Three numbers per budget category:

  • Budgeted — your monthly cap for that category (the plan).
  • Committed — known recurring charges that will hit the category whether you act or not (mortgage repayment, car loan, insurance premium, streaming subscriptions).
  • Actuals — transactions that have actually cleared your bank this month.

The relationship between them:

Effective monthly load = max(budgeted, committed)

Committed costs are absorbed into the budget unless they overflow it. Example:

  • Housing budget = $5,000 / mo, mortgage repayment = $3,500 / mo. Effective load = $5,000 (budget already covers the committed). The $1,500 of headroom is yours to spend on rates, repairs, etc.
  • Transport budget = $1,000 / mo, car loan repayment = $2,250 / mo. Effective load = $2,250 — the committed overflows the budget by $1,250. Frank flags the row red and the $1,250 overflow rolls into your monthly load.

This avoids the old trap where committed and budgeted were summed against your income, double-counting every dollar that goes to a recurring charge.

What committed costs roll into which category?

Loan repayments (liabilities.monthly_payment) auto-map by loan type:

| Loan type | Budget category | |---|---| | Mortgage | Housing | | Personal Loan, Credit Card | Debt Repayments | | Car Loan, Novated Lease | Transport | | HECS/HELP, SFSS | Education | | Investment Loan, Margin Loan | Investments | | Business Loan, Other | Other |

Subscriptions roll into the category you set on the subscription row (defaulting to Subscriptions).

You don't need to create a separate budget line for "loans" or "subscriptions" — they live inside the categories above.
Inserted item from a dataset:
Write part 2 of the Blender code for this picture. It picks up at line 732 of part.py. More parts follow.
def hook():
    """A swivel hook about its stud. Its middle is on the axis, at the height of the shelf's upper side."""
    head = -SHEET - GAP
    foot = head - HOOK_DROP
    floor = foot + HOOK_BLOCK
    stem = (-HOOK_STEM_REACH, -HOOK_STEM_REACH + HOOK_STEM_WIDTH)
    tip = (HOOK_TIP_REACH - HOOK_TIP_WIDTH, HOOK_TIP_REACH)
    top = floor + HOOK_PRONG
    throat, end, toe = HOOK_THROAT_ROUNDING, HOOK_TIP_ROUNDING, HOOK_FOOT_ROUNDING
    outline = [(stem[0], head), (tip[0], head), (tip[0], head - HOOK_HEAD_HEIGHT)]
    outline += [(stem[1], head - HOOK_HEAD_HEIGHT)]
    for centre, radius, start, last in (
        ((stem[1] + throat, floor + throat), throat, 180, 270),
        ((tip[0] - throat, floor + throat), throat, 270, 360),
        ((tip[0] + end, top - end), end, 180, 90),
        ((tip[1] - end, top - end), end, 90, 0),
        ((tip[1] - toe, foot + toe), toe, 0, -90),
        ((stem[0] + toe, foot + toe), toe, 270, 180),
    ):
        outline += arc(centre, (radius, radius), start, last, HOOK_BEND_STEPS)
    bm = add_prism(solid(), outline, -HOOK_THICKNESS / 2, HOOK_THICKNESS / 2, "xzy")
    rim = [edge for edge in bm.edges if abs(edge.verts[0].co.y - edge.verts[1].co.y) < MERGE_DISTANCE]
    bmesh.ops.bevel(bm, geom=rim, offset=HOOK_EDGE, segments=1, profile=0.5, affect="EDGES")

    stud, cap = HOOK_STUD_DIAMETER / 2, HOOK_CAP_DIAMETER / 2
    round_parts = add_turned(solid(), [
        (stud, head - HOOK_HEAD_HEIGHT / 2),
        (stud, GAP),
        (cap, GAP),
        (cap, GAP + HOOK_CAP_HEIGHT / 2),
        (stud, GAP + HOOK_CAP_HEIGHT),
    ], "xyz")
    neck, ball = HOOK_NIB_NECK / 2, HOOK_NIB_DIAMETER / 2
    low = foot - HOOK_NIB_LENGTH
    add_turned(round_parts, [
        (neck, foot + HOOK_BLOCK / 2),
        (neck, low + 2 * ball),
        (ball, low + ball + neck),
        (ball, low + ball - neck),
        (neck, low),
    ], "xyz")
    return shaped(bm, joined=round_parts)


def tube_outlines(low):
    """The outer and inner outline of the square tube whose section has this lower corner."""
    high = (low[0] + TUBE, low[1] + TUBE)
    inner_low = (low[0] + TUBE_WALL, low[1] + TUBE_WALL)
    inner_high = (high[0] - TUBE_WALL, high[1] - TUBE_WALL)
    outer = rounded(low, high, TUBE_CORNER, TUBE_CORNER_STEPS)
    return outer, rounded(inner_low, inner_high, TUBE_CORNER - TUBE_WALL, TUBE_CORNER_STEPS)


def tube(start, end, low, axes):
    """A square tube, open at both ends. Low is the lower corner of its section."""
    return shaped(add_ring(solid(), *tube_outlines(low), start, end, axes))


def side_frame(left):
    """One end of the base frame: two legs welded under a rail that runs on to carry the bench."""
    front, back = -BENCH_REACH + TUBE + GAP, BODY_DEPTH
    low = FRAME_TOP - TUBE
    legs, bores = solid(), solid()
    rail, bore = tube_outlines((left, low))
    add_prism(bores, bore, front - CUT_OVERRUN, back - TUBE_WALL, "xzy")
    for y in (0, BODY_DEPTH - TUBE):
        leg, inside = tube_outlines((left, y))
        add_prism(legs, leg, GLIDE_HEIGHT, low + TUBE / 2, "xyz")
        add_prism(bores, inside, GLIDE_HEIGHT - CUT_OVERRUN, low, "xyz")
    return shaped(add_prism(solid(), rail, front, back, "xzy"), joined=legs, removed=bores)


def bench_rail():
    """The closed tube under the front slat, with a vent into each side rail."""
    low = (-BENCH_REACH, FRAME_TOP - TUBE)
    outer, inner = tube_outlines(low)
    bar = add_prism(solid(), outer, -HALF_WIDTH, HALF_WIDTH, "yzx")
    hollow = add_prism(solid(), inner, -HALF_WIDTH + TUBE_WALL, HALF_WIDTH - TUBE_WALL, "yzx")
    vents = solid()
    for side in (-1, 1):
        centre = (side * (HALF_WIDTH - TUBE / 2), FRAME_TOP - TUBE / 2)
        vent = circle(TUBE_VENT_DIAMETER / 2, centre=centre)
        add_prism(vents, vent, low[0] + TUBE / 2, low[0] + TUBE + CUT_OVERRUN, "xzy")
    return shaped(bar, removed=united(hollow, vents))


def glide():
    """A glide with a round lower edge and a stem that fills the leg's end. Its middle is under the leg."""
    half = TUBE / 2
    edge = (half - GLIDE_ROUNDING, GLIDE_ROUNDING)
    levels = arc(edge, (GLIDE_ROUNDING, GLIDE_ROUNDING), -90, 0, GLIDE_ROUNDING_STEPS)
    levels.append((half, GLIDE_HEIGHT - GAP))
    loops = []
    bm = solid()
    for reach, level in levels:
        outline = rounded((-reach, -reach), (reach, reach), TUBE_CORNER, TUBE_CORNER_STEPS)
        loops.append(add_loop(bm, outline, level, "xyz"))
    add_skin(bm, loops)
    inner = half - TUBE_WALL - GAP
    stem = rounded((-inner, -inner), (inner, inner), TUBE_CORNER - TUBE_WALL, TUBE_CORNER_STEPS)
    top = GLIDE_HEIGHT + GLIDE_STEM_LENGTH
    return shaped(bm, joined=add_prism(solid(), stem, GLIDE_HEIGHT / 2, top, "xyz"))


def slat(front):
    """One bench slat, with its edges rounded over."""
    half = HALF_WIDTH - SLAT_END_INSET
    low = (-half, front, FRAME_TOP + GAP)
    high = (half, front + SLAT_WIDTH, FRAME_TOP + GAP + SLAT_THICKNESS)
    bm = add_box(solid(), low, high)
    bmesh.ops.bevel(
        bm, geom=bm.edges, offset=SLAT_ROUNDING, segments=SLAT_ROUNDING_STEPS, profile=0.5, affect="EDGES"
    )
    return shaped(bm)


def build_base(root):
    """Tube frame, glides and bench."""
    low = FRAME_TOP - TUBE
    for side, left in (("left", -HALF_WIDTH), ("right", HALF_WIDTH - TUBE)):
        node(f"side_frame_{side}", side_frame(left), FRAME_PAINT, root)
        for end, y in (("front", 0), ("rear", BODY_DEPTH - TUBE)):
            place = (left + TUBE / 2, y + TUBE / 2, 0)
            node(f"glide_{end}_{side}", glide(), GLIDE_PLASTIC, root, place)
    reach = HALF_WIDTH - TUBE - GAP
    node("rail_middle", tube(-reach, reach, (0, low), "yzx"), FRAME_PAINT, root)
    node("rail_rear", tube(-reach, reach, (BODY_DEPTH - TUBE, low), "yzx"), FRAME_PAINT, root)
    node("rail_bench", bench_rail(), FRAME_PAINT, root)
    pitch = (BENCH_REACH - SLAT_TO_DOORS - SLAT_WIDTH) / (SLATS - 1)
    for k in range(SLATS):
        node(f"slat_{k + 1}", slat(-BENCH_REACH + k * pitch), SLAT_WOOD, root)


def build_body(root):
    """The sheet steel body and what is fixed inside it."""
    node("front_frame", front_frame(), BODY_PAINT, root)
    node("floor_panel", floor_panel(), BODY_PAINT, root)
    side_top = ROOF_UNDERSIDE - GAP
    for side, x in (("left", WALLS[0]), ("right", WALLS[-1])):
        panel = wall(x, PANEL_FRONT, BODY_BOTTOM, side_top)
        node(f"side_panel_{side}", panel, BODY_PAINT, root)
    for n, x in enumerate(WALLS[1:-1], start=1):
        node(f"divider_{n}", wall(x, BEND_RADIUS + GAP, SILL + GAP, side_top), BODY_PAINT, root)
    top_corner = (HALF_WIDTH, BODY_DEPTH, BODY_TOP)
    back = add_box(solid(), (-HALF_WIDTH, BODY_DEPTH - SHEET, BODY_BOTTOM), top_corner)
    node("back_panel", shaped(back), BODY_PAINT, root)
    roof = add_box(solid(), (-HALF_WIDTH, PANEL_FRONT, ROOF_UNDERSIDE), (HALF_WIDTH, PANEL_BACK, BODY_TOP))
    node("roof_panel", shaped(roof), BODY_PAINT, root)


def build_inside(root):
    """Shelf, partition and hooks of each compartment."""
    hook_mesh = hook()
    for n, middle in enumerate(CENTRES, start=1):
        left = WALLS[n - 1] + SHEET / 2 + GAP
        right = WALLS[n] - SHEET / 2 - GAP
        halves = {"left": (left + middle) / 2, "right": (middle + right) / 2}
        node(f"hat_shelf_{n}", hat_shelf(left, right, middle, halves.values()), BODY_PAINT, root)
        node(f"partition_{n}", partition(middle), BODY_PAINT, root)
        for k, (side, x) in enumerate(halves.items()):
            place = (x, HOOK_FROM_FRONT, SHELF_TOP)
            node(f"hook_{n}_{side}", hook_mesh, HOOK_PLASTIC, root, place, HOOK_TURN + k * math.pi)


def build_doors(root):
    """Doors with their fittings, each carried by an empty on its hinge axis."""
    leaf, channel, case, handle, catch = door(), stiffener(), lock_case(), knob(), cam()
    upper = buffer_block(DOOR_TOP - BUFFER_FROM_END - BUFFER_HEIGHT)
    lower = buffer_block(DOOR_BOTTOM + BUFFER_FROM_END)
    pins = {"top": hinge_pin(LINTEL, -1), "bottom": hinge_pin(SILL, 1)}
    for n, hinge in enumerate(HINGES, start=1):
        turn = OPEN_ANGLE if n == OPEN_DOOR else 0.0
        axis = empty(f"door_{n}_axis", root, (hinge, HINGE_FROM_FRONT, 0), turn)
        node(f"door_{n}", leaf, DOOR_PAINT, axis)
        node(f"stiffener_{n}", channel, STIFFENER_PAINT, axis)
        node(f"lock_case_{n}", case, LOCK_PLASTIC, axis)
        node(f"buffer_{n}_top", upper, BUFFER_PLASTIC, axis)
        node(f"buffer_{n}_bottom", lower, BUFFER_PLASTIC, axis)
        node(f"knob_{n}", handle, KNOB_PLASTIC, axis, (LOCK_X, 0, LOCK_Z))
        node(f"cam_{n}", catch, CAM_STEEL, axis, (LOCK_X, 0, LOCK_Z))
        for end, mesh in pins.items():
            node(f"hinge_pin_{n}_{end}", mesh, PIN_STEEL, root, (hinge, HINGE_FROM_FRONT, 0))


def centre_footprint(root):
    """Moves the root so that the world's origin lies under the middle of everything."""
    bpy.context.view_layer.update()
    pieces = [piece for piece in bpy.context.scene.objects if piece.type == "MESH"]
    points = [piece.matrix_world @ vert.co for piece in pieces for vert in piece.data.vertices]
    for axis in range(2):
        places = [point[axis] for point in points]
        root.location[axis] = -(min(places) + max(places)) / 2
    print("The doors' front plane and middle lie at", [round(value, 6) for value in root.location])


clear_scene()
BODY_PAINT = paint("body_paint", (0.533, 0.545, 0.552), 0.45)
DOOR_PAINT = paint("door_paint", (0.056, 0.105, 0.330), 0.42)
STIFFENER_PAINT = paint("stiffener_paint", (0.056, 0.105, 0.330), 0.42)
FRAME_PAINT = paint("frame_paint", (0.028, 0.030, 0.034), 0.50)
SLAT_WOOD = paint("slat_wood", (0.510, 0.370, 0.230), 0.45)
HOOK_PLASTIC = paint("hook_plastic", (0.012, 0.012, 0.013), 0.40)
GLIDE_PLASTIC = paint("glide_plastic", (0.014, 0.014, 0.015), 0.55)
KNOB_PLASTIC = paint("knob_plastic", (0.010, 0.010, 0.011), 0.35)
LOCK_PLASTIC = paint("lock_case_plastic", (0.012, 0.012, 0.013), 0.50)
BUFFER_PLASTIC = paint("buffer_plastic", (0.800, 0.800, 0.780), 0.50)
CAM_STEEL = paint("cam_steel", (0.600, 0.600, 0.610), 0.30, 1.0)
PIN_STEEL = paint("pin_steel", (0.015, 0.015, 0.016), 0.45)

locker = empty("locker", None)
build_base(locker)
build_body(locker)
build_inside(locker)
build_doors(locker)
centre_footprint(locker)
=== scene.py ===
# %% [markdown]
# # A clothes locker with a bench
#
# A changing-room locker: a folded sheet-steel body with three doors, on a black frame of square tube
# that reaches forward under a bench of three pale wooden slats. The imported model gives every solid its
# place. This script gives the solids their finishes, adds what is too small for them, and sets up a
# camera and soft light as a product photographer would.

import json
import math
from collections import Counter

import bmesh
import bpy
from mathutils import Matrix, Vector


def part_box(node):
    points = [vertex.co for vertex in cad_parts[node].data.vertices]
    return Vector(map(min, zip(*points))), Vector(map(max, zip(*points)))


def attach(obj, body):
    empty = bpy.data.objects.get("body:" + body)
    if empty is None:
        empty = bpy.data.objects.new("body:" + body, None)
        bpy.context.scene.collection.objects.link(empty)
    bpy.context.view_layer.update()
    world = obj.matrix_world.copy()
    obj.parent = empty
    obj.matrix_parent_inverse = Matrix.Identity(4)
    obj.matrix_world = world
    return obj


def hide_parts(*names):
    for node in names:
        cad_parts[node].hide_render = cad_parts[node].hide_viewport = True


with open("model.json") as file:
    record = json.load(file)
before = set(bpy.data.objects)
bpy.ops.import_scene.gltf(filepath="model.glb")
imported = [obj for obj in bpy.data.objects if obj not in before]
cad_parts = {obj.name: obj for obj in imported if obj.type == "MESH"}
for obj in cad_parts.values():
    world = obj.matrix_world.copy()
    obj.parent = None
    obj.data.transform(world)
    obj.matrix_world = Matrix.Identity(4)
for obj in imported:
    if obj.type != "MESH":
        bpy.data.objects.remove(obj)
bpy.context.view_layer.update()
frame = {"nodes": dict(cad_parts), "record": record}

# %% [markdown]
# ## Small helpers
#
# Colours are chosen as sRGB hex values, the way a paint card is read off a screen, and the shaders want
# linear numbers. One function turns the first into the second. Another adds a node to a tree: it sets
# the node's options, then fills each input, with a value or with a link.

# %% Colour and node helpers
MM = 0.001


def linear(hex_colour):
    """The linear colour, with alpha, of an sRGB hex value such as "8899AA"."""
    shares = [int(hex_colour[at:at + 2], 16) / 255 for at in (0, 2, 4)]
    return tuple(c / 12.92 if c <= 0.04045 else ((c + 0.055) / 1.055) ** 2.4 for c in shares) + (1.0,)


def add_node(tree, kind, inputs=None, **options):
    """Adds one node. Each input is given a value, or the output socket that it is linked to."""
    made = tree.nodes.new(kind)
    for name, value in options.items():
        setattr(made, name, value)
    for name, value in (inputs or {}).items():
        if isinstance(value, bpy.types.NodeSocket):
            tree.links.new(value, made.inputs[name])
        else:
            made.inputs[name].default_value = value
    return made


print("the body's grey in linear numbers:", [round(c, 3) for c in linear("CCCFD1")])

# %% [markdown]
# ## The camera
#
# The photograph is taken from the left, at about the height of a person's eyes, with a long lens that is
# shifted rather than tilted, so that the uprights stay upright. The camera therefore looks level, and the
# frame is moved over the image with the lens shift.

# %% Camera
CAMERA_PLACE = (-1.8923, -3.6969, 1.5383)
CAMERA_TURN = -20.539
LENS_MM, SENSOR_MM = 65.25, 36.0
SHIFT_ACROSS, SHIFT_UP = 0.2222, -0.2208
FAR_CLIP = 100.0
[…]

The three-bar visualisation

Each budget row in the Budget tab shows three stacked bars:

  1. Budgeted (grey) — backdrop showing the plan.
  2. Committed (amber, or red if it overflows) — the locked-in spend for the period.
  3. Actuals (green, or red if you've blown the budget) — what's actually transacted so far.

Reading the bars together tells you the story at a glance: are committed costs eating most of the budget? Are actuals on pace? Is committed already over the budget for this category?
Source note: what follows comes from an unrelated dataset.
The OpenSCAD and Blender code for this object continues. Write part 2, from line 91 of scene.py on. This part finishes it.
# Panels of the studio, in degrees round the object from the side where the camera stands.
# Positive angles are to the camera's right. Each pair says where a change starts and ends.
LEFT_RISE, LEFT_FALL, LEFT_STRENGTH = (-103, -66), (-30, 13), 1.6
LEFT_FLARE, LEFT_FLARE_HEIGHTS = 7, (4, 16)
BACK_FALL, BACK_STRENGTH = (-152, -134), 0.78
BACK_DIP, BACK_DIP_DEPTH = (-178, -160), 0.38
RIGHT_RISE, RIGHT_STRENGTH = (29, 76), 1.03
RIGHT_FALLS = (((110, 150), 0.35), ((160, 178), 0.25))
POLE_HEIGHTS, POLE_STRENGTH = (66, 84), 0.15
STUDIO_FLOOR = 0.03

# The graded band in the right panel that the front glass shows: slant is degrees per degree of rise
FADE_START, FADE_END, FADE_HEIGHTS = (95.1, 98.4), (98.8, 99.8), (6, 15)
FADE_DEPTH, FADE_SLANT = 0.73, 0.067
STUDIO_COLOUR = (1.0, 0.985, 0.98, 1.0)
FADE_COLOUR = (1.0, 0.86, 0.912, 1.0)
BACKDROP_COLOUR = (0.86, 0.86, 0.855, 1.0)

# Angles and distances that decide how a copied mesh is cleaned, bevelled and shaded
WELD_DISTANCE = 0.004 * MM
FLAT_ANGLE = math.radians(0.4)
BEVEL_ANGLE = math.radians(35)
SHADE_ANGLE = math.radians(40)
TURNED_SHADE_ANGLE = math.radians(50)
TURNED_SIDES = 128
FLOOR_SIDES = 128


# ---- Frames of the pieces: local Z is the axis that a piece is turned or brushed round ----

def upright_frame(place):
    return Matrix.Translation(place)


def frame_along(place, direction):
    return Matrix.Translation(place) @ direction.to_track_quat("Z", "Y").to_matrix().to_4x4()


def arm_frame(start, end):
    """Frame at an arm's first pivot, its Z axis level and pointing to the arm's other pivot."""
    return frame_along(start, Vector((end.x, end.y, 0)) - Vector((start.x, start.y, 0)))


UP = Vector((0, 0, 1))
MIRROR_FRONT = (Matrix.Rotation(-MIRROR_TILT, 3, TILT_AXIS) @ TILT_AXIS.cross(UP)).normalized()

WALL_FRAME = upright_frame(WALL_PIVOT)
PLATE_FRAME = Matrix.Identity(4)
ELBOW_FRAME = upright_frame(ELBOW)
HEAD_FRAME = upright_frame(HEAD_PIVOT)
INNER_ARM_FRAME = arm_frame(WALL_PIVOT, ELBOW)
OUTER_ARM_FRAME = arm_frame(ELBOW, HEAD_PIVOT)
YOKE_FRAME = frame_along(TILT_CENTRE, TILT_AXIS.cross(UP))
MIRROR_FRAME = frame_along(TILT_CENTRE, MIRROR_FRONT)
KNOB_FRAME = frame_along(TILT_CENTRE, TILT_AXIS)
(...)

The aggregate over-allocation alert

The most dangerous form of overspending isn't a single category — it's an aggregate plan that the income can't support. When Σ max(budgeted, committed) per category > net monthly income, Frank flags it:

  • In the Budget tab header — "Plan total $X / Net income $Y / Deficit −$Z" in red.
  • On the dashboard — the Monthly Surplus card flips to a red "Monthly deficit" banner with a hint to click into the budget.
  • As a Frank observation — high-severity flag in the proactive feed.

If the plan is over-allocated, every category can stay inside its line and you'll still burn the gap from savings every month. The fix is one of: trim a category, refinance committed costs, increase income, or accept the burn — Frank won't pick.

What about transactions that match committed costs?

When a mortgage debit lands in your bank feed, Frank tries to auto-match it to the committed cost so it doesn't double-count under "actuals" too. If the description and amount line up within 20%, the match is automatic. You can also manually match transactions to committed costs from the transaction detail view.

Information only

The over-allocation alert is information only. Frank never recommends a specific action — choosing what to cut, what to refinance, or whether to accept the burn from savings is your call (or your accountant's / planner's).